Maria Servold, a professor of Journalism at Hillsdale College writing for The Federalist discusses how mainstream media acknowledges its social importance, they just fail to give it journalistic relevance. She insists that “If something is “one of the largest” of anything, it’s worth covering in some way every year, without fail, with the same respect that any other large gathering would get, and especially if it’s during a snowstorm. This isn’t an oversight. This is a concerted effort to ignore a message that doesn’t fit with the media’s pro-abortion agenda.”

Once again, 2016’s March was underreported, and any mainstream media coverage angled the story through a hazy media bias.

For the thousands who attend the March for Life, words can never quite capture into words the “message” that compels them to walk from the Mall to the Supreme court every January. Even the nature of the walk – a literal mile long hike up Capitol Hill in the snow – sounds on paper exactly like that three-mile, uphill trek that all our parents supposedly made on a daily basis walking to school.

Unlike that anecdote, the March for Life is no fiction. The blizzard grounded it in a reality that even mainstream media couldn’t spin for long. Storm Jonas became a vehicle of discussion when actual vehicles leaving the Rally and March were stranded on the side of the Pennsylvania turnpike

The New York Times issued a later report on Saturday detailing the ongoing traffic backup of Marchers returning home across the Midwest. The backup lasted for hours through the night on Friday, with at least one group from Franciscan University of Steubenville finally moving forward 32 hours later on Sunday.

Andrea Moury, one of the students stranded in Franciscan’s seven buses, explained that “there were many inconveniences we endured during the time we spent waiting to be rescued. We had to divide a cold pizza by 40. We had to sleep two extra nights on the bus. We did not have running water.”

Perhaps the most memorable image from the backup was the Mass that was held on the side of the turnpike.
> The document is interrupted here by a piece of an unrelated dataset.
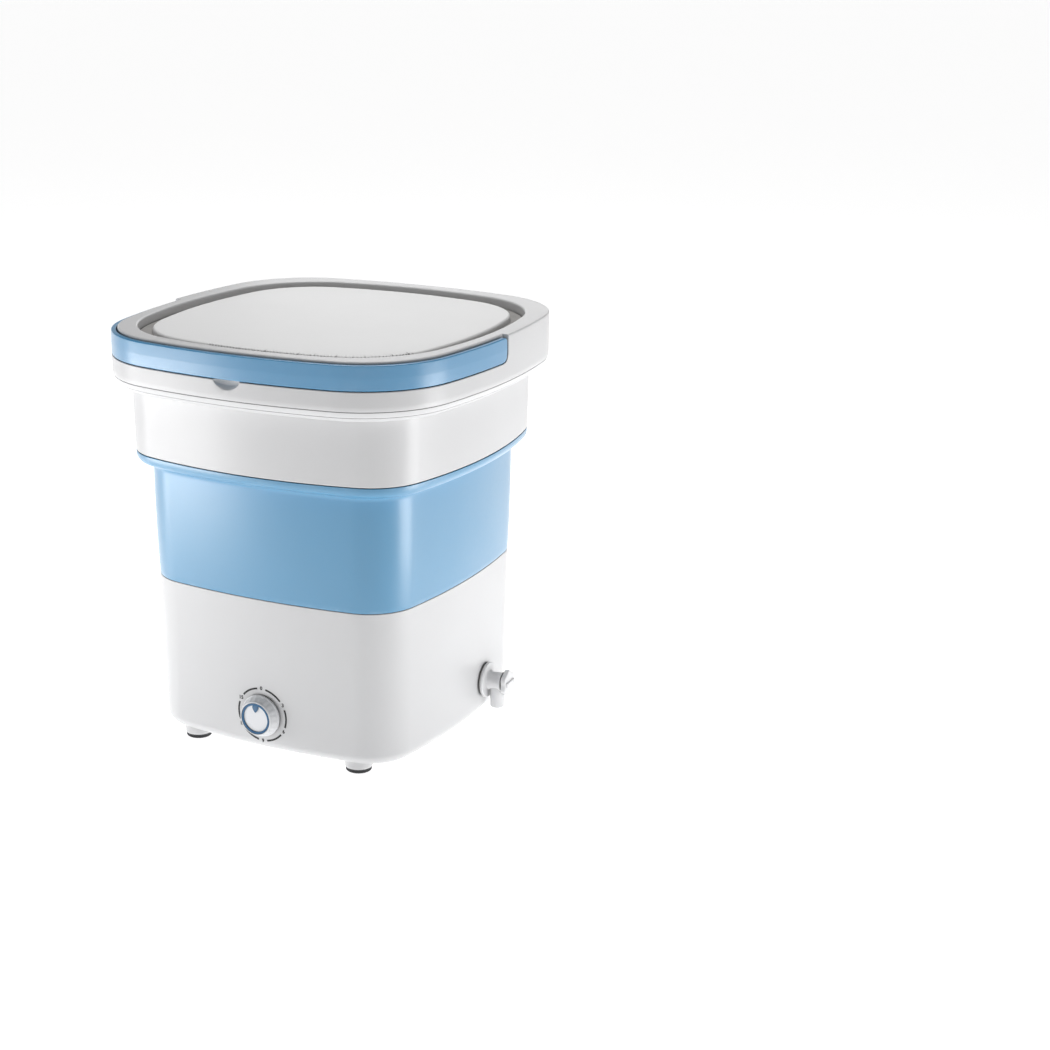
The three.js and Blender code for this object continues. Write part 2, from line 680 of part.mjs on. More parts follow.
// The dial's own axis points out of the front; its timer board stands behind it.
place(dial, 'timer_switch', timerSwitch(), BLACK);
place(dial, 'switch_nut', outFront(hexNut(7.2, 4.9, 0.8, 2.4)), STEEL);
place(dial, 'control_board', box([-32, 32], BOARD_AT, [-20, 12.5]), BOARD);
const knobGroup = group(dial);
place(knobGroup, 'timer_shaft', outFront(rod(3, -13.5, KNOB_DEPTH - 2.8, 12)), STEEL);
place(knobGroup, 'knob', knob(), WHITE);
place(knobGroup, 'knob_cap', outFront(rod(12.9, KNOB_DEPTH - 0.1, KNOB_DEPTH + 0.3, 24)), WHITE);
place(knobGroup, 'knob_ring', knobRing(), BLUE_DEEP);

place(socket, 'power_socket', outBack(turned([
  [0, -14], [5.5, -14], [5.5, 0.5], [8, 0.5], [8, 2.2], [3.2, 2.2], [3.2, -9], [1.1, -9], [1.1, 0], [0, 0],
], 16)), BLACK);
place(socket, 'socket_nut', outBack(hexNut(8.2, 5.9, -7.8, -5)), STEEL);

const LEAD_R = 1.6;
const BOARD_BACK = WALL_AT_KNOB + BOARD_AT[1] + GAP;
place(base, 'socket_lead', piped(path([
  [0, WALL_AT_SOCKET - 14 - GAP, SOCKET_Z], [0, 98, SOCKET_Z], [-30, 92, 30], [-84, 70, 27], [-94, 20, 27],
  [-94, -30, 27], [-80, -74, 28], [-40, -90, 30], [-24, -93, 30], [-22, BOARD_BACK, 30],
]), LEAD_R, 0, 20, 3), BLACK);
place(base, 'motor_lead', piped(path([
  [18.5 + GAP, CENTRES, 46], [30, CENTRES - 2, 46], [56, 10, 44], [60, -30, 42], [42, -70, 38],
  [24, -90, 34], [22, BOARD_BACK, 34],
]), LEAD_R, 0, 14, 3), BLACK);

// ---------------------------------------------------------------- rim, skirt, lid and handle

function upperSkirt() {
  return swept(on(SKIRT, [
    [SKIRT_HALF, SKIRT_BOTTOM],
    [SKIRT_TOP_HALF, RIM_BOTTOM],
    [SKIRT_TOP_HALF, LID_LEDGE - WALL - GAP],
    [SKIRT_TOP_HALF - WALL, LID_LEDGE - WALL - GAP],
    [SKIRT_TOP_HALF - WALL, RIM_BOTTOM],
    [SKIRT_HALF - WALL, SKIRT_BOTTOM],
  ]));
}

// The end of the handle's recess, seen from the side: upright, with a round lower corner.
function recessEnd(extra) {
  const middle = RECESS_END_Y - RECESS_END_R;
  const radius = RECESS_END_R + extra;
  const shape = new THREE.Shape();
  shape.moveTo(-200, TOP + 5);
  shape.lineTo(-200, LEDGE - extra);
  shape.lineTo(middle, LEDGE - extra);
  shape.absarc(middle, LEDGE + RECESS_END_R, radius, -Math.PI / 2, 0, false);
  shape.lineTo(middle + radius, TOP + 5);
  return slab(shape, -200, 200);
}

function rim() {
  const collarHalf = 144.5; // where the rounded underside ends
  const collarRise = 14.2;
  const shoulder = RIM_BOTTOM + collarRise;
  const reach = RIM_HALF - collarHalf;
  const inner = RIM_HALF - WALL;
  let body = swept([
    ...on(RIM, [
      ...arc(collarHalf, shoulder, reach, collarRise, -90, 0, 3),
      [RIM_HALF, TOP - 1.5],
      [RIM_HALF - 1.5, TOP],
    ]),
    ...on(MOUTH, [
      [MOUTH_HALF + 1.5, TOP],
      [MOUTH_HALF, TOP - 1.5],
      [MOUTH_HALF, LID_LEDGE],
      [127.5, LID_LEDGE],
      [127.5, LEDGE - 1],
      [130.5, LEDGE - 1],
      [130.5, LID_LEDGE - WALL],
    ]),
    ...on(RIM, [
      [146, LID_LEDGE - WALL],
      [146, TOP - WALL],
      [inner, TOP - WALL],
      ...arc(collarHalf, shoulder, reach - WALL, collarRise - WALL, 0, -90, 2),
    ]),
    ...on(SKIRT, [
      [SKIRT_TOP_HALF + 0.6, RIM_BOTTOM + WALL],
      [SKIRT_TOP_HALF + 0.6, RIM_BOTTOM],
    ]),
  ]);
  const backing = common(ring(RIM, INSET_HALF - WALL, 156, LEDGE - WALL, TOP - 2), recessEnd(WALL));
  const scoopPad = common(
    ring(RIM, INSET_HALF - WALL, 156, LEDGE - 10, LEDGE - 1),
    box([-18, 18], [-200, 0], [0, TOP]),
  );
  const recess = common(ring(RIM, INSET_HALF, RIM_HALF + 6, LEDGE, TOP + 5), recessEnd(0));
  const scoop = new THREE.SphereGeometry(1, 16, 8)
    .scale(12.5, 8, 7.5)
    .translate(-1.5, -RIM_HALF - 1.2, LEDGE + 0.4);
  const pivots = [-1, 1].map((side) => (
    sided(alongX(rod(4.6, INSET_HALF - 8, RIM_HALF, 12)), side).translate(0, PIVOT_Y, PIVOT_Z)
  ));
  body = join(body, backing, scoopPad);
  return cut(body, recess, scoop, ...pivots);
}

function handle() {
  const side = new THREE.Shape();
  const { lower, upper } = BAND_END_R;
  side.moveTo(-200, BAND_TOP);
  side.lineTo(-200, LEDGE + GAP);
  side.lineTo(BAND_END_Y - lower, LEDGE + GAP);
  side.absarc(BAND_END_Y - lower, LEDGE + GAP + lower, lower, -Math.PI / 2, 0, false);
  side.lineTo(BAND_END_Y, BAND_TOP - upper);
  side.absarc(BAND_END_Y - upper, BAND_TOP - upper, upper, 0, Math.PI / 2, false);
  const band = common(
    ring(RIM, RIM_HALF - BAND_THICK, RIM_HALF, LEDGE + GAP, BAND_TOP),
    slab(side, -200, 200),
  );
  const bosses = [-1, 1].map((end) => sided(alongX(turned([
    [0, 146.4], [2.6, 146.4], [2.6, 148.3], [4.1, 148.3], [4.1, 155.5], [0, 155.5],
  ], 12)), end).translate(0, PIVOT_Y, PIVOT_Z));
  return join(band, ...bosses);
}

function lid() {
  return swept(on(MOUTH, [
    [60, 344.3],
    [110, 343.3],
    ...arc(LID_PANEL_HALF - 2.5, 339.7, 2.5, 2.5, 80, 0, 2),
    [LID_PANEL_HALF, LID_LEDGE + 3.6],
    [MOUTH_HALF - 1.3, LID_LEDGE + 3],
    [MOUTH_HALF - 0.7, LID_LEDGE + 2.2],
    [MOUTH_HALF - 0.7, LID_LEDGE + GAP],
    [125.8, LID_LEDGE + GAP],
    [125.8, LEDGE + 3],
    [123.2, LEDGE + 3],
    [123.2, LID_LEDGE + 3],
    [120, 339.6],
    [60, 341.2],
  ]), false);
}

place(upper, 'upper_skirt', upperSkirt(), WHITE);
place(upper, 'rim', rim(), WHITE);
place(group(upper), 'lid', lid(), LID_WHITE);
const bail = group(upper);
place(bail, 'handle', handle(), BLUE_GLOSS);
for (const [side, end] of [['left', -1], ['right', 1]]) {
  const clip = sided(alongX(collar(2.8, 5.5, 146.5, 148, 12)), end);
  place(bail, `pivot_clip_${side}`, clip, STEEL).position.set(0, PIVOT_Y, PIVOT_Z);
}

export default washer;
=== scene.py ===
"""Looks of the portable mini washer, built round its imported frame. Metres; front towards -Y."""

import math

import bmesh
import bpy
import numpy as np
from mathutils import Matrix, Vector


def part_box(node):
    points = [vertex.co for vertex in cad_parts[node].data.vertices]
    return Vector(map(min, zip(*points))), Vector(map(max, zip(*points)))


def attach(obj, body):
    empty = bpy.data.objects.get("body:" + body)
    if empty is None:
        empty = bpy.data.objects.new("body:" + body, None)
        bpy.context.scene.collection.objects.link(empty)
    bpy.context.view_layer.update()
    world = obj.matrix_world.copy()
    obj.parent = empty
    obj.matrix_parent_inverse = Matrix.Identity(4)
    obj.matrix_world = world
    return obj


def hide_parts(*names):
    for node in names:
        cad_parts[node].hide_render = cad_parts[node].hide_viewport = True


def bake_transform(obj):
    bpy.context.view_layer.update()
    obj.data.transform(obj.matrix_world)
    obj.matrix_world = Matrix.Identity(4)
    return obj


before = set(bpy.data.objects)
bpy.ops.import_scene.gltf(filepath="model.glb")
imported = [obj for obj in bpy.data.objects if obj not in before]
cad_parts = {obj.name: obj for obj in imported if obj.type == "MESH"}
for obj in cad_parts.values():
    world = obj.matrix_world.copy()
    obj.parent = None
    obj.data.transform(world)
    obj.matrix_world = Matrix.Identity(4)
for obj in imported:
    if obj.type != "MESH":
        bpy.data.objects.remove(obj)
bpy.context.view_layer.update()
MM = 0.001

# -------- driving sizes, millimetres


def edge(node, axis, high):
    """Where a CAD node starts or ends along an axis."""
    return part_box(node)[1 if high else 0][axis] / MM


GAP = 0.3  # between pieces that meet
WALL = 3.0  # thickness of the moulded walls
SHELL_BOTTOM = edge("bottom_cover", 2, False) - GAP
SHELL_TOP = edge("base_shell", 2, True)
SHELL_HALF = edge("base_shell", 0, True)
SHELL_DRAFT = 0.023  # narrowing towards the bottom, per millimetre of height
FILLET = 10.0  # round the lower edge of the base
COVER_HALF = 84.0
SKIRT_BOTTOM = edge("upper_skirt", 2, False)
SKIRT_TOP = edge("upper_skirt", 2, True)
SKIRT_HALF = 140.6
SKIRT_TOP_HALF = 141.8
RIM_HALF = edge("rim", 0, True)
RIM_BOTTOM = edge("rim", 2, False)
TOP = edge("rim", 2, True)
GROOVES = (302.3, 307.3)  # heights of the two lines pressed round the rim
LEDGE = 323.0  # under the handle
LID_LEDGE = 334.0
MOUTH_HALF = 142.0
INSET_HALF = 152.2  # the rim's wall behind the handle
PANEL_HALF = 130.0  # the raised middle of the lid
BAND_TOP = edge("handle", 2, True)
BAND_LOW = edge("handle", 2, False)
PIVOT_Y, PIVOT_Z = -7.4, 336.0
END_Y, END_R = 1.7, 7.4  # where the recess for the handle ends, and its lower corner
KNOB_Z = 40.0
KNOB_DEPTH = 9.0
TAP_Y, TAP_Z = 40.0, 38.0
SOCKET_Z = 34.0
TUB_FLOOR = 58.8

FEET = {"front_left": (-77, -99), "front_right": (77, -99), "rear_left": (-77, 99), "rear_right": (77, 99)}
COVER_SCREWS = [(-78.5, -40), (78.5, -40), (-78.5, 40), (78.5, 40)]
POSTS = [(-44, -24), (44, -24), (0, 68)]
SCREW_HOLE = 1.8


def section(half, side_radius, corner_radius):
    """A square with bowed sides, kept as what stays the same when it is offset."""
    return np.array([side_radius - half, corner_radius - half])


BODY = section(SHELL_HALF, 565, 42)
SKIRT = section(SKIRT_TOP_HALF, 398, 50)
RIM = section(RIM_HALF, 505, 80.5)
MOUTH = section(MOUTH_HALF, 360, 81)


def shell_half(z):
    """Half the base's width at a height."""
    return SHELL_HALF - SHELL_DRAFT * (SHELL_TOP - z)


def fall(shape, half, along):
    """How far a bowed side has curved back at a distance from its middle."""
    radius = half + shape[0]
    return radius - math.sqrt(radius * radius - along * along)


# -------- stations round a section

MIDDLE = 30.0  # lateral reach of the stations counted in millimetres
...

Catholic high school students and their priest returning from DC turned to prayer as soon as their wheels stopped turning.

In this image, the mainstream media grasped what they didn’t quite grab hold of at the March: The responsiveness of the pro-life movement is deeply related to the responses that are waited for in the silence of prayer.

In my own experience of the March, I was just as distracted by the weather reports once I landed at Ronald Reagan airport. It wasn’t until the next morning during a well-versed homily at St. Joseph’s Catholic Church behind the Supreme Court that I felt my own individual worries begin to melt away. The priest was visiting the D.C. area, and he spoke about how he had almost canceled their parish trip due to the weather reports. Amidst phone calls and prayer, this priest made the decision to take the trip. That single moment of clarity gave him the peace that he then conveyed to the crowded morning Mass.

As he spoke, I looked around at travelers wearing leg warmers, layers of coats, and Washington DC tourist garb, and I was reminded of the sense of community that is critical to the pro-life movement. A community that spans generations, cultures, and age groups is one that will soon overcome the silence imposed by mainstream media.